The CRA aims to toughen up the security of software and hardware. While the law comes with various guidelines, Article 11 is in the hot seat.

This provision sets a 24-hour deadline for reporting zero-days—software glitches being exploited but not yet patched. The idea is to create a comprehensive database to help defend against cyber threats.

The open letter

The opposition has formalized its concerns through an open letter (PDF). The letter is far from a small outcry—it’s supported by tech giants like Google and respected organizations like the Electronic Frontier Foundation and Trend Micro.

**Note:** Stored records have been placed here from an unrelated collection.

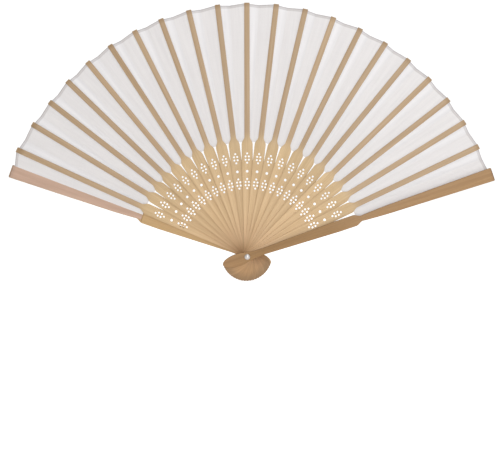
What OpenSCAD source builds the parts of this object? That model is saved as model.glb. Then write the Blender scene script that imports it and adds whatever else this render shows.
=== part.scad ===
// Folding hand fan: pierced wooden sticks and a pleated silk leaf on one rivet.
// The origin is on the rivet's axis, in the middle of the middle stick. +X is to the
// right, +Y to the back and +Z up the middle stick. The fan is drawn fully open,
// seen from the side that its sticks show on, and each stick lies one pitch nearer
// to the front than the stick on its left.

/* [Fan] */
// Inner sticks between the two guards, an odd number
stick_count = 21; // [15:2:25]
// Mean angle between neighbouring sticks when the fan is open, in degrees
stick_step = 6.465; // [5.5:0.005:7]
// How far the sticks halfway to each guard lean out from an even spread, in degrees
spread_lean = 0.77; // [0:0.01:1]
// How much further out the first stick leans; the second leans a quarter of that, in degrees
first_lean = 0.7; // [0:0.05:1.5]
// Angle from the last stick to the front guard, in degrees
front_gap = 6.85; // [5.5:0.01:8]
// Angle from the first stick to the back guard, in degrees
back_gap = 5.07; // [5:0.01:8]
// Depth that each stick takes up in the stack
pitch = 0.85; // [0.8:0.01:1.2]
// Play between one stick's face and the next
play = 0.1; // [0.05:0.01:0.15]

/* [Gorge] */
// Length of the rounded head below the rivet
head_drop = 19.3; // [14:0.5:22]
// Width of the rounded head
head_width = 9.4; // [8:0.1:11]
// Width of the neck above the rivet
neck_width = 4.9; // [4:0.1:6]
// Height of the neck above the rivet
neck_height = 14; // [10:0.5:20]
// Width of the gorge at its shoulder
shoulder_width = 8.5; // [7:0.1:9]
// Height at which the shoulder starts to round in
shoulder_height = 85.4; // [75:0.1:90]

/* [Ribs] */
// Length from the rivet to a stick's tip
stick_reach = 193.5; // [160:0.5:220]
// How much further the first stick reaches; the second one reaches half of that further
first_extra = 3; // [0:0.1:4]
// Width of the plain rib that carries the leaf
rib_width = 4.1; // [3:0.1:5]
// Thickness of the rib where the leaf is glued behind it
rib_thickness = 0.4; // [0.3:0.05:0.5]
// Height at which the plain rib starts
rib_height = 91; // [84:0.1:96]

/* [Guards] */
// Length from the rivet to a guard's tip
guard_reach = 195; // [160:0.5:225]
// Thickness of a guard
guard_thickness = 2.2; // [1.6:0.1:3]
// Width of a guard just above its shoulder
guard_neck_width = 4.2; // [3.5:0.1:6]
// Width of a guard a third of the way up the leaf
guard_blade_width = 6.8; // [5:0.1:8]
// Width of a guard at its tip
guard_tip_width = 10.2; // [8:0.1:12]
// Depth of the recess that takes the leaf's end strip
guard_recess = 0.3; // [0.2:0.05:0.5]

/* [Piercing] */
// Diameter of the small holes that make up a flower
petal_hole = 1.5; // [1:0.1:1.6]
// Diameter of the single hole between the two flowers
centre_hole = 2; // [1.5:0.1:2.4]
// Height of the upper flower's middle
upper_flower = 74.7; // [70:0.1:78]
// Height of the single hole
centre_height = 64.6; // [60:0.1:68]
// Height of the lower flower's middle
lower_flower = 55.2; // [50:0.1:58]

/* [Leaf] */
// Radius of the leaf's inner edge
leaf_inner = 87; // [86:0.1:95]
// Radius of the leaf's outer edge at the sticks
leaf_outer = 193; // [160:0.5:220]
// How far the outer edge dips between two sticks
leaf_dip = 0.9; // [0:0.1:2]
// Thickness of the silk
silk = 0.2; // [0.1:0.05:0.25]

/* [Rivet] */
// Diameter of the rivet's shank
shank = 2; // [1.6:0.1:2.6]
// Radial clearance of the sticks on the shank
rivet_clearance = 0.05; // [0.02:0.01:0.1]
// Diameter of the domed head
dome_width = 4.3; // [3.2:0.1:5]
// Height of the domed head
dome_height = 1.1; // [0.8:0.1:1.5]
// Diameter of the washer that is sunk in the back guard
washer_width = 5; // [4:0.1:6]
// Thickness of the washer
washer_thickness = 0.5; // [0.3:0.1:0.8]

/* [Hidden] */
$fn = 48;
middle = (stick_count + 1) / 2;
stick_thickness = pitch - play;
head_middle = -7.6;
head_half_length = head_drop + head_middle;
head_merge_angle = 30;
gorge_height = 72;
blade_height = 118;
leaf_step = leaf_inner - 0.6;
// y of the faces between the guards and the sticks
guard_inner_y = (middle - 0.5) * pitch + play / 2;
guard_outer_y = guard_inner_y + guard_thickness;
petal_rise = 3.55;
petal_row = 1.25;
petal_side = 1.25;
silk_inset = 0.3;

function two_digits(k) = k < 10 ? str("0", k) : str(k);
function stick_name(k) = str("stick_", two_digits(k));
function pleat_name(k) = str("pleat_", two_digits(k));

// Angle of a stick from upright; 0 is the back guard and stick_count + 1 the front one
function stick_angle(k) =
    k == 0 ? stick_angle(1) - back_gap :
    k > stick_count ? stick_angle(stick_count) + front_gap :
    (k - middle) * stick_step + spread_lean * sin(180 * (k - middle) / (middle - 1))
    - first_lean * max(0, 3 - k) ^ 2 / 4;

// How much further than the others a stick and the leaf on it reach
function extra(k) = k == 0 ? 0 : first_extra * max(0, 3 - k) / 2;

// y of the middle of a stick in the stack
function stick_y(k) = (middle - k) * pitch;

// Half width between two heights, as a cubic with a given slope at each end
function eased(z, z0, w0, s0, z1, w1, s1) =
    let (h = z1 - z0, t = (z - z0) / h)
    (2 * t ^ 3 - 3 * t ^ 2 + 1) * w0 + (t ^ 3 - 2 * t ^ 2 + t) * h * s0
    + (3 * t ^ 2 - 2 * t ^ 3) * w1 + (t ^ 3 - t ^ 2) * h * s1;

// The right edge of the head, from its tip up to where the neck starts
function head_edge() = [
    for (a = [-90:10:head_merge_angle])
        [head_width / 2 * cos(a), head_middle + head_half_length * sin(a)]
];

// The right edge of the neck, which curves in from the head
function neck_edge() =
    let (
        z0 = head_middle + head_half_length * sin(head_merge_angle),
        w0 = head_width / 2 * cos(head_merge_angle),
        s0 = -head_width / 2 / head_half_length * tan(head_merge_angle),
        s1 = (shoulder_width - neck_width) / 2 / (gorge_height - neck_height)
    )
    [for (i = [1:8])
        let (z = z0 + (neck_height - z0) * i / 8)
        [eased(z, z0, w0, s0, neck_height, neck_width / 2, s1), z]];

// The right edge of the shoulder, from the gorge in to a blade of half width w
function shoulder_edge(w) = concat(
    [[shoulder_width / 2, gorge_height]],
    [for (i = [0:8])
        let (z = shoulder_height + (rib_height - shoulder_height) * i / 8)
        [eased(z, shoulder_height, shoulder_width / 2, 0, rib_height, w, 0), z]]
);

// Half width of a guard's blade, which widens fast above the shoulder and then slowly
function blade_half(z) =
    let (slope = (guard_tip_width - guard_blade_width) / 2 / (guard_reach - blade_height))
    z > blade_height ? guard_blade_width / 2 + (z - blade_height) * slope :
    eased(z, rib_height, guard_neck_width / 2, 0.08, blade_height, guard_blade_width / 2, slope);

function blade_edge() = concat(
    [for (z = [rib_height + 4:6:blade_height]) [blade_half(z), z]],
    [[guard_tip_width / 2 - 0.05, guard_reach - 0.6], [guard_tip_width / 2 - 0.6, guard_reach]]
);

function rib_edge(k) = [
    [rib_width / 2, stick_reach + extra(k) - 0.25],
    [rib_width / 2 - 0.25, stick_reach + extra(k)]
];

// A closed outline from its right edge, whose first point is the tip of the head
function both_sides(edge) = concat(
    edge,
    [for (i = [len(edge) - 1:-1:1]) [-edge[i][0], edge[i][1]]]
);

// A flat plate from an outline in X and Z, between two depths
module plate(y_front, y_back) {
    translate([0, y_back, 0])
        rotate([90, 0, 0])
            linear_extrude(y_back - y_front)
                children();
}

module turned(k) {
    rotate([0, stick_angle(k), 0])
        children();
}

// A hole through the whole stack at a place on a stick
module through_hole(x, z, d) {
    translate([x, 0, z])
        rotate([90, 0, 0])
            cylinder(h = 3 * guard_outer_y, d = d, center = true);
}

// Six small holes in rows of one, two, two and one
module flower(z) {
    for (side = [-1, 1]) {
        through_hole(0, z + side * petal_rise, petal_hole);
        for (row = [-1, 1])
            through_hole(side * petal_side, z + row * petal_row, petal_hole);
    }
}

// An inner stick: head, pierced gorge and thin rib, in one piece of wood
module stick(k) {
    y = stick_y(k);
    y_front = y - stick_thickness / 2;
    color("burlywood")
        turned(k)
            difference() {
                plate(y_front, y_front + stick_thickness)
                    polygon(both_sides(concat(
                        head_edge(), neck_edge(), shoulder_edge(rib_width / 2), rib_edge(k))));
                translate([-rib_width, y_front + rib_thickness, leaf_step])
                    cube([2 * rib_width, stick_thickness, stick_reach]);
                through_hole(0, 0, shank + 2 * rivet_clearance);
                flower(upper_flower);
                through_hole(0, centre_height, centre_hole);
                flower(lower_flower);
            }
}

// A guard: the same outline with a wide blade. side is -1 in front and 1 at the back
module guard(side) {
    k = side < 0 ? stick_count + 1 : 0;
    near_y = side < 0 ? -guard_outer_y : guard_inner_y;
    recess_y = side < 0 ? -guard_inner_y - guard_recess : guard_inner_y - guard_recess;
    turned(k)
        difference() {
            plate(near_y, near_y + guard_thickness)
                polygon(both_sides(concat(
                    head_edge(), neck_edge(), shoulder_edge(guard_neck_width / 2), blade_edge())));
            translate([-guard_tip_width, recess_y, leaf_step])
                cube([2 * guard_tip_width, 2 * guard_recess, guard_reach]);
            through_hole(0, 0, shank + 2 * rivet_clearance);
            children();
        }
}

module guard_front() {
    color("peru")
        guard(-1);
}

// The back guard has a round seat in its outer face for the rivet's washer
module guard_back() {
    color("tan")
        guard(1)
            translate([0, guard_outer_y + 1, 0])
                rotate([90, 0, 0])
                    cylinder(h = 1 + washer_thickness + play, d = washer_width + 2 * play);
}

// One pleat of the leaf, flat as when it is open, glued behind stick k. It runs from the
// stick's left edge to the next stick's left edge. next_half is the next one's half width
module pleat_sheet(k, next_half) {
    gap = stick_angle(k + 1) - stick_angle(k);
    function left(r) = -asin(rib_width / 2 / r);
    function right(r) = gap - asin(next_half / r);
    function at(r, a) = [r * sin(a), r * cos(a)];
    inner = [for (i = [0:4]) at(leaf_inner, left(leaf_inner) * (4 - i) / 4 + right(leaf_inner) * i / 4)];
    rim = leaf_outer + extra(k);
    next_rim = leaf_outer + extra(k + 1);
    crease = (left(rim) + right(next_rim)) / 2;
    polygon(concat(
        inner,
        [at(next_rim, right(next_rim)), at((rim + next_rim) / 2 - leaf_dip, crease), at(rim, left(rim))]
    ));
}

// The edge of the leaf's end strip, which covers a guard's inner face inside its edges
function strip_edge(side) = [
    for (z = [leaf_inner, 100, 110, blade_height, leaf_outer])
        [side * (blade_half(z) - silk_inset), z]
];

module end_strip() {
    right = strip_edge(1);
    polygon(concat(strip_edge(-1), [for (i = [len(right) - 1:-1:0]) right[i]]));
}

// The first pleat: the strip on the back guard, and the silk that runs on to the first stick
module first_pleat() {
    function at(r, a) = [r * sin(a), r * cos(a)];
    rim = leaf_outer + extra(1);
    right = back_gap - asin(rib_width / 2 / rim);
    right_inner = back_gap - asin(rib_width / 2 / leaf_inner);
    polygon(concat(
        strip_edge(-1),
        [at(leaf_outer, 0), at((leaf_outer + rim) / 2 - leaf_dip, right / 2), at(rim, right)],
        [for (i = [2:-1:0]) at(leaf_inner, right_inner * i / 2)]
    ));
}

// A pleat by its place: 0 starts on the back guard, and the last one is the front guard's strip
module pleat(k) {
    rib_back = stick_y(k) - stick_thickness / 2 + rib_thickness;
    color("ghostwhite")
        turned(k)
            if (k == 0)
                plate(guard_inner_y + guard_recess - silk, guard_inner_y + guard_recess)
                    first_pleat();
            else if (k > stick_count)
                plate(-guard_inner_y - guard_recess, -guard_inner_y - guard_recess + silk)
                    end_strip();
            else
                plate(rib_back, rib_back + silk)
                    pleat_sheet(k, k == stick_count ? 0 : rib_width / 2);
}

// The rivet: a round shank through every stick, with a domed head in front
module rivet() {
    dome_radius = ((dome_width / 2) ^ 2 + dome_height ^ 2) / (2 * dome_height);
    head_y = -guard_outer_y - play / 2;
    color("gainsboro") {
        rotate([-90, 0, 0])
            translate([0, 0, head_y])
                cylinder(h = guard_outer_y - head_y, d = shank);
        intersection() {
            translate([0, head_y - dome_height + dome_radius, 0])
                sphere(dome_radius);
            translate([-dome_width, head_y - 2 * dome_height, -dome_width])
                cube([2 * dome_width, 2 * dome_height, 2 * dome_width]);
        }
    }
}

// The washer that the shank's tail is spread over, flush with the back guard
module rivet_washer() {
    color("silver")
        translate([0, guard_outer_y, 0])
            rotate([90, 0, 0])
                difference() {
                    cylinder(h = washer_thickness, d = washer_width);
                    translate([0, 0, -1])
                        cylinder(h = washer_thickness + 2, d = shank);
                }
}

guard_front();
guard_back();
rivet();
rivet_washer();
for (k = [1:stick_count])
    stick(k);
for (k = [0:stick_count + 1])
    pleat(k);
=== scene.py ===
import math

import bmesh
import bpy
from mathutils import Matrix, Vector


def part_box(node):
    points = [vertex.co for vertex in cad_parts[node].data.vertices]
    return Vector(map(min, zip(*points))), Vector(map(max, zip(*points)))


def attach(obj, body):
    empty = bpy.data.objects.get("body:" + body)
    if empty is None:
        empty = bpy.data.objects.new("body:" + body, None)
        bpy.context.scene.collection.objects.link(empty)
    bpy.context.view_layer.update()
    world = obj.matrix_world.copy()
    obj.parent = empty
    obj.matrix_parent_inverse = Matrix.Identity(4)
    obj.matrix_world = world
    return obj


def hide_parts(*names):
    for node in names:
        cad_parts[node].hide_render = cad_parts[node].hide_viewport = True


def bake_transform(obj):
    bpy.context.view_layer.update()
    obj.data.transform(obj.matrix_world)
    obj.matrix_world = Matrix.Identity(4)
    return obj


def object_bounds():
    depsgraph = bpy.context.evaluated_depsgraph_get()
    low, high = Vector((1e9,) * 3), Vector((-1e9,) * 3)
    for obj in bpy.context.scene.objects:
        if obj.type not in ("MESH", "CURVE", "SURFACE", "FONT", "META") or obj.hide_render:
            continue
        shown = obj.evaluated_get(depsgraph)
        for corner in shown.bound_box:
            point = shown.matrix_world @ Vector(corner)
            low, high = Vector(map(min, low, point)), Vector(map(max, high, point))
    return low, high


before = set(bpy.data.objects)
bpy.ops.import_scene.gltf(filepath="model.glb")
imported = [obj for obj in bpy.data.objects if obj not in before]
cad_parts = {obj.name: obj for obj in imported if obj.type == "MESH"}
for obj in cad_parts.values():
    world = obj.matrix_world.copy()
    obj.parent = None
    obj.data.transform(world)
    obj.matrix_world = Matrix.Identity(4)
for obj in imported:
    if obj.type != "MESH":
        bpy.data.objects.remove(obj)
cad_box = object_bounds()

# Inner sticks. Twenty-one thin slips of pale sandalwood, each with a rounded head, a pierced
# gorge and a plain rib. They are sawn out flat, pierced, and then eased along every edge with
# fine paper. Their colour is darker at the head, most at its foot, at the ribs and at the rib tips.

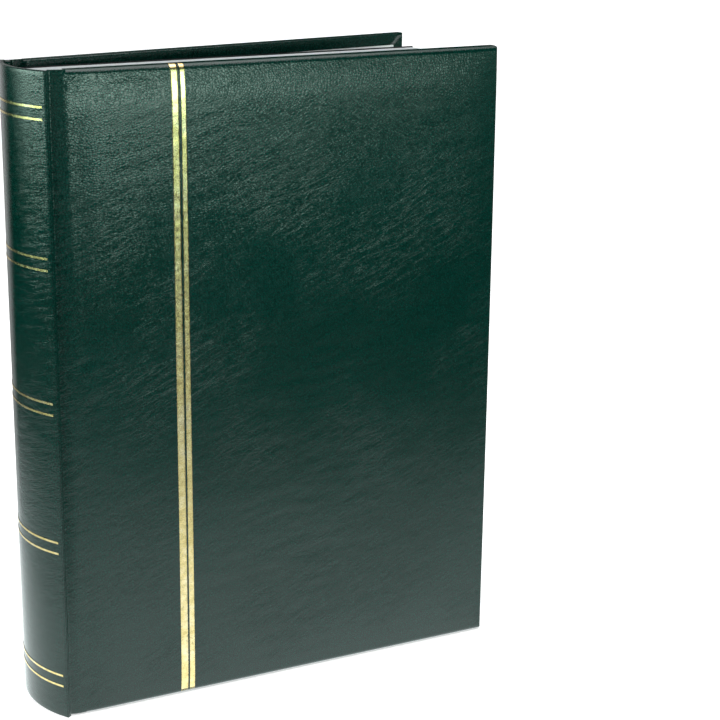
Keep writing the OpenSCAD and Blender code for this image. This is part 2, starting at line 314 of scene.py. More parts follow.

The letter outlines several potential dangers tied to the 24-hour reporting rule:

  • Government misuse. The experts worry that the data could be misused by governments for surveillance and intelligence activities. With the information in hand, many government agencies would essentially have a roadmap to unpatched vulnerabilities.
  • A honey pot for attackers. The database of unpatched vulnerabilities could itself become a target for cybercriminals looking for weak spots to exploit.
  • Straining Researcher-Vendor relations. The experts argue that forcing companies to disclose vulnerabilities so quickly could harm the relationships between software vendors and security researchers. The rule might make researchers hesitant to report bugs in the first place.

The open letter doesn’t just highlight problems; it suggests solutions, too. The coalition wants Article 11 either axed or revised with the following changes:

  • Block government agencies from using the data for surveillance or any other form of offensive activity.
  • Only require reporting when patches are ready to roll out.
  • Exclude good-faith security research from the mandatory reporting.

The letter has been signed by experts from a wide range of institutions including ESET, Rapid7, Bitdefender, Google, Citizen Lab, TomTom, HackerOne, Panasonic, KU Leuven, Black Hat, DEF CON, and the Stanford University Cyber Policy Center.

The CRA is still in its draft stage, so there’s room for changes. How the European Union responds to this concerted pushback will be telling for the balance of power between government oversight and individual privacy.

What we know for sure is that the CRA proposal, especially Article 11, has ignited a complex debate over how to defend against cyber threats without compromising civil liberties.